Effects Regarding to Item (7)
In items (1) through (6), if a processing solution fed is a new processing solution, the output portion of the light-sensitive material becomes closer to the new solution so that processing speed is improved and the processing solution replenishing amount is further reduced. As a result, more preferable effects can be obtained.
Effects Regarding to Item (8)
Due to heating at least one of the rollers, the processing solution retained by the rollers and the processing solution retention member, the processing solution whose temperature is regulated is brought into contact with the light-sensitive material under stable solution temperature wherein the processing solution whose temperature is regulated is not chilled due to contacting the rollers or the above-mentioned member. Accordingly, rapid and stable processing becomes possible.

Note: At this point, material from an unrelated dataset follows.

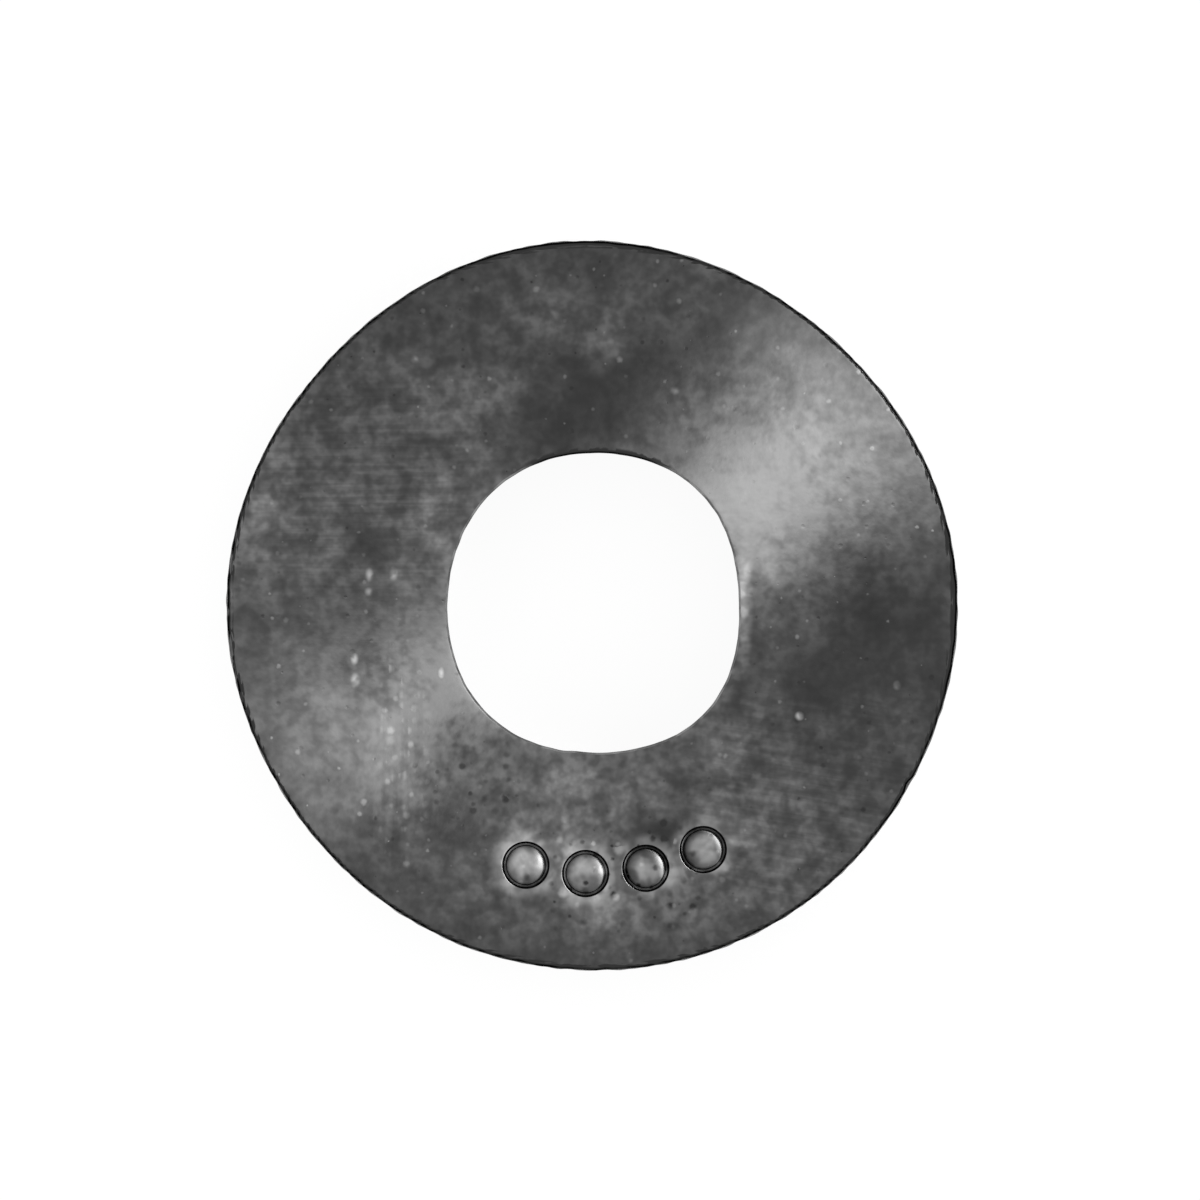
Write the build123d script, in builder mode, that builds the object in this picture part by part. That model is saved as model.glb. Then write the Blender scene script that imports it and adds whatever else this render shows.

As a result, rapid processing at high temperature, making compact and downsizing and reduction of cost can be effected.
Effects Regarding to Item (9)
Due to feeding a prescribed amount of fixing solution in addition to a stipulated amount against the processing amount of the silver halide photographic light-sensitive material either when starting operation, when processing after the silver halide photographic light-sensitive material has not been processed for a long time or when the operation is finished, stable processing can constantly be conducted since the start of processing while the above-mentioned rollers or the above-mentioned member is not dried. In addition, coagulation of solid substances from residual solution on the above-mentioned rollers and the above-mentioned members due to evaporation of moisture is prevented. Evaporation correction function is obtained due to the above-mentioned structure.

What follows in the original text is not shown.